Simon Varsano/Sony Pictures Television Networks
'Absentia'

The show, which had its world premiere at the festival this weekend, marks the first series for the international networks group.

When Sony Pictures Television Networks world premiered Absentia at the Monte Carlo Television Festival over the weekend, it wasn’t just the first episode of the FBI thriller — it was the first show developed by the group that operates branded channels around the world.

“This is the first time that we fully developed, fully funded and produced a venture,” said SPTN executive vp production Marie Jacobson.

It’s a new strategy for the multichannel networks group, which has been airing American procedurals and dramas on its international networks, including Sony Networks and AXN, for two decades.

“Frankly, for us to go and commission our own original content, we really do have to look at new and different ways to make that happen. Absentia is the embodiment of that strategy,” said Jacobson.

The show — part thriller and part procedural with a touch of Nordic noir — stars Stana Katic (Castle) as an FBI agent who returns six years after being kidnapped. The show is set to air on the networks group’s AXN channel around the world and Showcase in Canada, and is seeking a U.S. home after debuting to buyers at L.A. Screenings.

“We’ve been able to create a show that is produced in a nontraditional manner and that speaks to our flexibility as a studio, our global focus and our ability to be collaborative and smart in terms of the way in which we can leverage the power of the networks group and the power of the distribution group,” said Sony Pictures Television president distribution Keith LeGoy.

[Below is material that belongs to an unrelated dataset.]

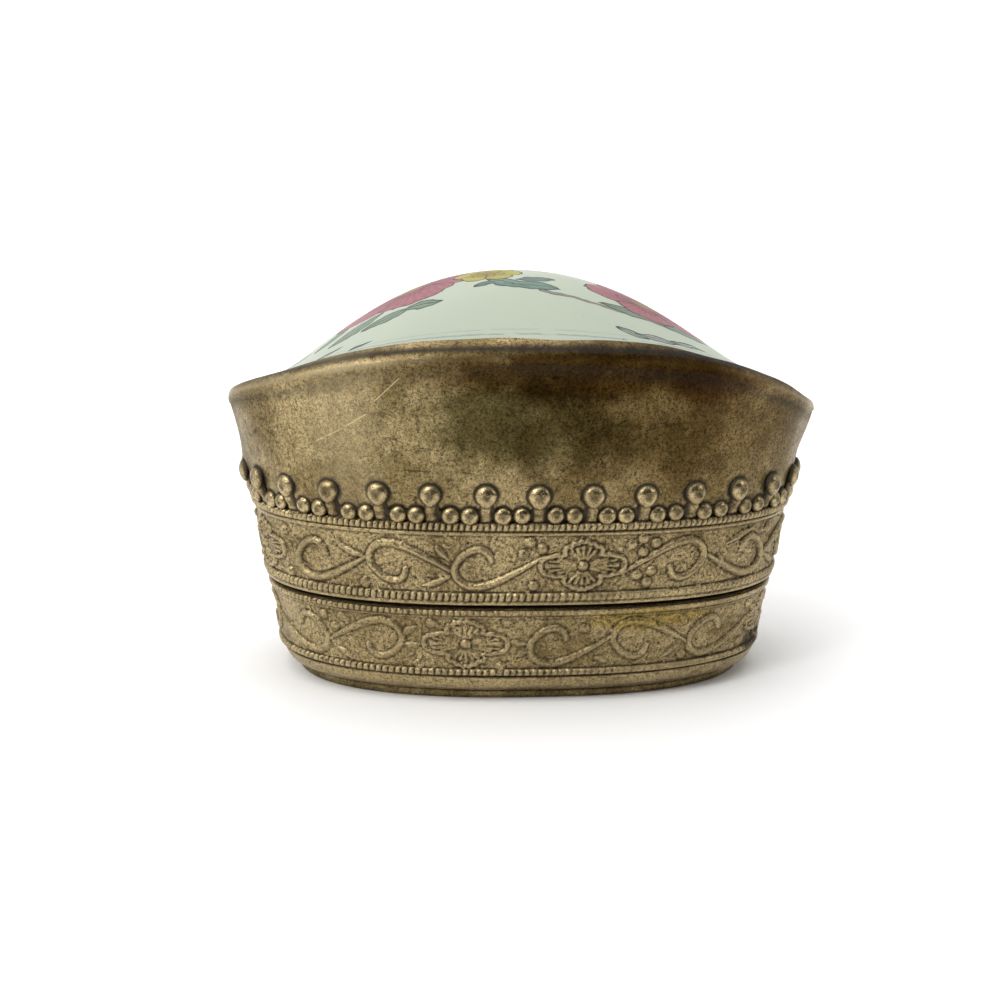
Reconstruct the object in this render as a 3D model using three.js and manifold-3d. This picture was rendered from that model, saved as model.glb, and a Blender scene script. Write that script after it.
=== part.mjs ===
// Oval trinket box of tarnished white metal, with stamped strips round its base and its lid.
// The lid lifts off. Its top is a saddle-cut panel of porcelain, held under a flared metal rim.
// Millimetres, +Z up, front towards -Y. The origin is the middle of the underside.
import * as THREE from 'three';
import { mergeVertices } from 'three/addons/utils/BufferGeometryUtils.js';
import Module from 'manifold-3d';

const wasm = await Module();
wasm.setup();

// Plan of the box: rounded ovals, each one stepped in evenly from the rim all the way round
const rimHalfWidth = 35;
const rimHalfDepth = 24.7;
const depthStep = rimHalfWidth - rimHalfDepth;
const ovalPower = 2.44;
const ringSegments = 36;
const girthSteps = 2000;
const weldDistance = 1e-4;
const gap = 0.3;

// Porcelain panel: its upper face falls away from the crest along the box and across it,
// hollows a little towards the ends, leans higher to the left, and twists up at the front
// corners, at the left ones most
const crestHeight = 47.8;
const longFall = 10.1;
const longSwell = 13.8;
const longLift = 8.5;
const crossFall = 7.75;
const cornerLift = 5.3;
const endHollow = 8.8;
const lean = 1.2;
const twist = 3.6;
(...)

The studio took an international approach to the series, casting actors from as far away as Uruguay and Mexico. Absentia is produced by Israel’s Masha TV, the team behind Homeland’s Israeli original, and directed by Oded Ruskin (False Flag). It was shot on an indie film schedule over 62 days in Bulgaria (standing in for Boston), a set that Katic says was the most collaborative she’s ever worked on.

“It came down to the style of set that Sony set up; they set up a real collaborative system,” said the actress. “I feel like this branch of Sony was open to collaboration in a new way because they are new at developing content.”

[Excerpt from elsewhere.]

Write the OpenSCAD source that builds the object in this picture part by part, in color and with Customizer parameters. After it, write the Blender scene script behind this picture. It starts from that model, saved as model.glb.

The character was a physical challenge for Katic, who spends several scenes beat up and bloodied, and she also performed most of her own stunts in one of Bulgaria's coldest winters in years. 

“The country added value to the story because we had locations that were unusual. They felt like Boston but not entirely, and there is this tone to the country that added to the color and feel of the story, to the thriller and suspense element of it. The untouched natural space that we could get in Bulgaria really created a kind of edginess,” she added. 

As for the demise of the procedural, LeGoy pronounces any diagnosis too soon. “Traditional broadcasters have been telling us that they need those kind of incredibly powerful procedurals that have worked for decades,” he said. “Procedural dramas will always have an incredibly important place for broadcasters on their schedules and in their investment strategies.”

For SPTN, it is doubling down on the new strategy — it already has a second show starring a well-known American actor in the works.